Sunday was an emotional day for David Williams. As a child he spent every summer on Lake Coeur d’Alene, and he always looked forward to the hydroplane races. When the last races were held in 1968, the 11-year-old Williams stood on the shore, dreaming of one day driving one of the roaring boats.
On Sunday, Williams became the first hydroplane driver to take to the lake in 42 years, when he piloted a replica of the original 1957 Miss Wahoo out onto the choppy lake for a couple of rounds during the Diamond Cup Regatta.

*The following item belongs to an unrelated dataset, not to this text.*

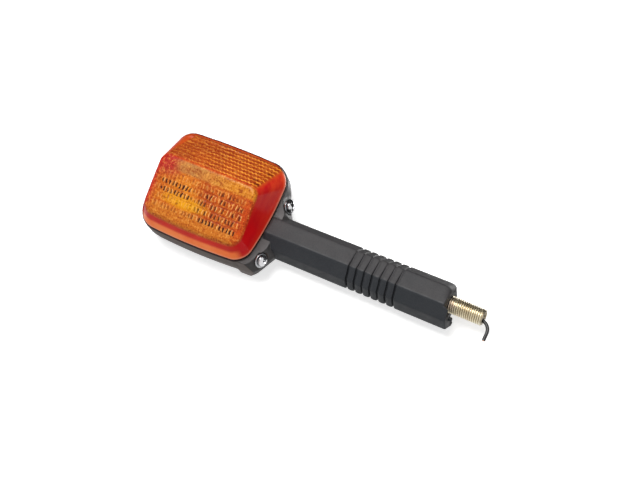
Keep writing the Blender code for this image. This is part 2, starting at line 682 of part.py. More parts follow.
def make_stem_bracket():
    """Steel tube of the stem, welded to the plate with a tilted pad behind each screw."""
    low, high = CORE_X
    tube = turned("stem_bracket", [(CORE_RADIUS, high), (CORE_RADIUS, low), (CORE_BORE, low),
                                   (CORE_BORE, high)], (STEEL, 0.4, 0.9), steps=24)
    tube.rotation_euler = ALONG_X
    plate = cutter("plate", box("plate", (PLATE_X[0], -5.8 * MM, -15.5 * MM),
                                (PLATE_X[1], 5 * MM, 19 * MM)))
    combine(tube, plate, "UNION")
    for name, sign in (("upper", 1), ("lower", -1)):
        pad = cutter(name + "_pad", rod(name + "_pad", 3.9 * MM, -11.8 * MM, PAD_FRONT, 24))
        pad.matrix_world = screw_frame(sign)
        combine(tube, pad, "UNION")
    way = cutter("core_way", rod("core_way", CORE_BORE - 0.15 * MM, -125 * MM, -116 * MM, 24))
    way.rotation_euler = ALONG_X
    combine(tube, way, "DIFFERENCE")
    for name, sign in (("upper", 1), ("lower", -1)):
        hole = cutter(name + "_plate_hole", rod(name + "_plate_hole", SCREW_HOLE, -16 * MM, -5 * MM, 16))
        hole.matrix_world = screw_frame(sign)
        combine(tube, hole, "DIFFERENCE")
    return tube


def make_nuts():
    for name, sign in (("upper", 1), ("lower", -1)):
        frame = screw_frame(sign)
        nut = add(name + "_nut", rod(name + "_nut", 4 * MM, -14.6 * MM, -12.1 * MM, 6), STEEL, 0.35, 0.9)
        nut.matrix_world = frame
        hole = cutter(name + "_nut_hole", rod(name + "_nut_hole", SCREW_HOLE, -16 * MM, -8 * MM, 16))
        hole.matrix_world = frame
        combine(nut, hole, "DIFFERENCE")


# ---------------------------------------------------------------- screws and washers
def make_screw(name, sign):
    axis = bpy.data.objects.new(name + "_axis", None)
    parts.objects.link(axis)
    axis.matrix_world = screw_frame(sign)
    flat = GAP
    washer = turned(name + "_washer", [(WASHER_RADIUS, flat + WASHER_THICK), (WASHER_RADIUS, flat),
                                       (WASHER_HOLE, flat), (WASHER_HOLE, flat + WASHER_THICK)],
                    (CHROME, 0.15, 1.0), steps=32)
    under = flat + WASHER_THICK + 0.1 * MM
    r = SCREW_HEAD_RADIUS
    profile = [(0, under + 2.3 * MM), (0.45 * r, under + 2.2 * MM), (0.75 * r, under + 1.85 * MM),
               (0.95 * r, under + 1.3 * MM), (r, under + 0.6 * MM), (r, under), (SCREW_SHANK, under),
               (SCREW_SHANK, under - SCREW_LENGTH + 0.6 * MM),
               (SCREW_SHANK - 0.5 * MM, under - SCREW_LENGTH), (0, under - SCREW_LENGTH)]
    screw = turned(name + "_screw", profile, (CHROME, 0.12, 1.0), closed=False, steps=28)
    for turn in (0, 90):
        blade = cutter(f"{name}_blade_{turn}", box(f"{name}_blade_{turn}",
                       (-1.9 * MM, -0.45 * MM, under + 1.1 * MM), (1.9 * MM, 0.45 * MM, under + 4 * MM)))
        blade.parent = axis
        blade.rotation_euler = (0, 0, math.radians(turn))
        combine(screw, blade, "DIFFERENCE")
    for piece in (washer, screw):
        piece.parent = axis
    return washer, screw


# ---------------------------------------------------------------- wires and grommet
def make_wires():
    finish = (BLACK, 0.45)
    inlet = (CORE_X[0] - 3 * MM, 0, 0)
    path = [(-129.3 * MM, LAMP_Y, LAMP_Z), (-124.9 * MM, LAMP_Y, LAMP_Z), inlet,
            (-118 * MM, 0, 0), (groove_x(0) - 3 * MM, 0, 0)]
    wire("live_wire_head", rounded_path(path, 1.6 * MM), WIRE_RADIUS, finish)
    wire("live_wire_flex", [(groove_x(0) - 2.4 * MM, 0, 0), (groove_x(6) + 2.4 * MM, 0, 0)],
         WIRE_RADIUS, finish)
    tail = [(groove_x(6) + 3 * MM, 0, 0), (-20 * MM, 0, 0), (-8 * MM, 0, 0.9 * MM),
            (STUD_LENGTH - 2 * MM, 0, 0.9 * MM), (TAIL_TURN_X, 0, -2.6 * MM),
            (TAIL_TURN_X + 0.1 * MM, 0, TAIL_END_Z)]
    wire("live_wire_tail", rounded_path(tail, 4.2 * MM, 7), WIRE_RADIUS, finish)
    ground = [(BRACKET_X[1] + GAP, 0, 9 * MM), (-122.8 * MM, 0, 9 * MM), (-122.8 * MM, 2.5 * MM, 9 * MM),
              (PLATE_X[0] - GAP, 2.5 * MM, 9 * MM)]
    wire("ground_wire", rounded_path(ground, 1.6 * MM, 4), 0.7 * MM, (BLACK, 0.5))


def make_grommet():
    inner = WIRE_RADIUS + GAP
    grommet = turned("wire_grommet", [(CORE_BORE - GAP, -118.6 * MM), (CORE_BORE - GAP, CORE_X[0] - GAP),
                                      (CORE_BORE + 1 * MM, CORE_X[0] - GAP),
                                      (CORE_BORE + 1 * MM, CORE_X[0] - 1.3 * MM),
                                      (inner, CORE_X[0] - 1.3 * MM), (inner, -118.6 * MM)],
                     (BLACK, 0.7), steps=24)
    grommet.rotation_euler = ALONG_X
    return grommet


make_lens()
make_gasket()
make_housing()
make_reflector()
lamp = lamp_axis("lamp_axis")
make_socket(lamp)
make_contact(lamp)
make_contact_spring(lamp)
make_bulb(lamp)
make_bracket()
make_bracket_screw()
make_stem()
make_stud()
make_stem_bracket()
make_nuts()
make_screw("upper", 1)
make_screw("lower", -1)
make_wires()
make_grommet()
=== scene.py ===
"""Looks of the turn signal indicator: amber prism lens, moulded housing, rubber stem, hollow stud.

Every length is in metres unless it says otherwise, in the frame of the CAD model: +X along the stem
towards the stud, the lens faces -Y, +Z up, origin in the middle of the stem's mounting face.
"""

import functools
import math

import bmesh
import bpy
import numpy as np
from mathutils import Matrix, Vector


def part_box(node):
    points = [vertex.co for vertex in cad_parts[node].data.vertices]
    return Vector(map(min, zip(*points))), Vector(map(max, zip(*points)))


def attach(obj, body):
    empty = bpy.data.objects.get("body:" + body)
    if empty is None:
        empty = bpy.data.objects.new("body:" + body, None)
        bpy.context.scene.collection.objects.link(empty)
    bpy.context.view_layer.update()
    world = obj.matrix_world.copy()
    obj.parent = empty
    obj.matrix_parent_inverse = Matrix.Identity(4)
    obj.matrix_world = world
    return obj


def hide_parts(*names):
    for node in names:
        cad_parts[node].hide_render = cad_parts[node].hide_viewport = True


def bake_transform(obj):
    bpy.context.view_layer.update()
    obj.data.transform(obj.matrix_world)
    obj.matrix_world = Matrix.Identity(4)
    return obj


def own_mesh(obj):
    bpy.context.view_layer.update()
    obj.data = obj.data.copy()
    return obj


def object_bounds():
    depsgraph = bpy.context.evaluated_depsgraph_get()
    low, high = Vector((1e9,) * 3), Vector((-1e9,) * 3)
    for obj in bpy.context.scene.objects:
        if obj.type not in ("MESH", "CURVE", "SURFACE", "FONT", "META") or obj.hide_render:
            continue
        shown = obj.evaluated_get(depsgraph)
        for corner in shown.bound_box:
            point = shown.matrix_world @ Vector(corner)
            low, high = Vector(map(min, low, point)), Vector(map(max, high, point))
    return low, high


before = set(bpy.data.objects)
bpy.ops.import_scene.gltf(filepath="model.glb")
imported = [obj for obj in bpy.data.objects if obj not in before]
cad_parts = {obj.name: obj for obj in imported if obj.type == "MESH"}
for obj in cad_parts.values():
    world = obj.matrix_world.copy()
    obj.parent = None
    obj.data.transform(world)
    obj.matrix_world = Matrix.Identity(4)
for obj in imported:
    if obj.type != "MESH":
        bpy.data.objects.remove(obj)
CAD_BOX = [list(corner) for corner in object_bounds()]
MM = 0.001


# ---- sizes
# Corner radii of the lip: upper stem side, upper end, lower end, lower stem side.
LIP_RADII = (12 * MM, 8.5 * MM, 12 * MM, 8.5 * MM)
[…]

“Emotionally, it felt great to be out there, but the water was really crummy,” said a beaming Williams after a trial run. He likened his experience to watching the Yankees play as a child and then returning to pitch for them as an adult. “I was here in 1968, and now to be the first one back, it just really feels amazing.”
Four vintage boats – Miss Budweiser, Miss Wahoo, Miss Bardahl and Miss Thriftway – were in Coeur d’Alene over the weekend as part of a fundraiser for the Museum of North Idaho. The replica Miss Wahoo was built at the Hydroplane and Raceboat Museum in Kent, Wash.

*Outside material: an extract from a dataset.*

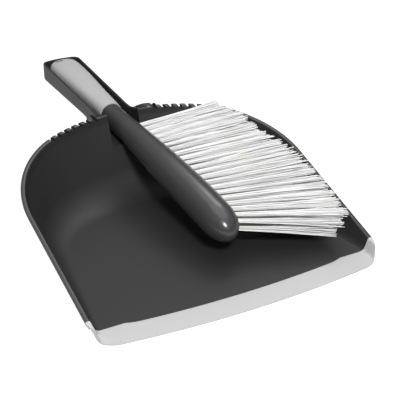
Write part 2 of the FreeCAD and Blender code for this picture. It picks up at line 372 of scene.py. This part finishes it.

Twelve hydroplane rides were raffled off at a fundraising dinner Saturday, but come Sunday, the weather wasn’t cooperating.
“Every time I tried to really open her up, she just launched into the air,” Williams said after his run. “It’s just not the best conditions.”
The hydroplanes can reach speeds of more than 175 mph, but because of wind and choppy waves, Williams kept Miss Wahoo at 90 mph. By midafternoon, event organizers decided it wasn’t safe to give rides and were making plans to award them at a later date.
The Formula One racers of the lake, hydroplanes boast huge engines – like Miss Bardahl’s 3,000 horsepower V-12 Rolls-Royce Merlin aircraft engine – and when going full speed they literally fly across the water with only the propeller and two other points on the hull touching the water.
During Sunday’s hourlong weather delay, bystanders covered their ears as first Miss Thriftway and then Miss Wahoo test-fired their engines. And then people cheered.
“People in Seattle like the boats, but they are so used to seeing them that they almost seem blasé about it,” said Jon Osterberg, part of Miss Bardahl’s crew. “Here, we get a standing ovation every time we fire them up.”
People crowded the floating dock near the Coeur d’Alene Resort, the beach near North Idaho College and smaller docks at Murphy’s Landing to get a glimpse of the sleek boats. It was around 1:30 p.m. when Miss Wahoo finally made her way out, towed by the Kootenai County Sheriff’s Department.
When Miss Wahoo fired up with the telltale sputters, flames and bangs of a jet-fueled engine, few people were more excited than event organizer Doug Miller, who was watching up close from a pontoon boat.
“Isn’t that something? Look at that, isn’t that something? We go from 42 to zero right now,” Miller said, referring to the number of years since the last time the hydroplanes hit the lake.
“Wow. Look at that. That’s the prettiest boat ever on the water,” Miller said before yelling congratulations to Williams after his runs.
The Coeur d’Alene hydroplane races drew huge crowds in the 1950s and ’60s, and unruly spectators were the main reason the races were canceled. Several times since then there have been efforts to bring the races back, but none have been successful. In the mid 1990s a ballot initiative banned unlimited hydroplane racing on the lake.
Miller and his supporters are not interested in bringing racing back to the lake, but they would like to see an annual event – similar to Car d’Lane, the classic car show – showcasing hydroplanes and their spot in Coeur d’Alene history, and doing exhibit runs on the lake.
“Next year we are going to do this again, and we are going to bring more boats and have it closer to downtown,” Miller said. “And the weather will be perfect.”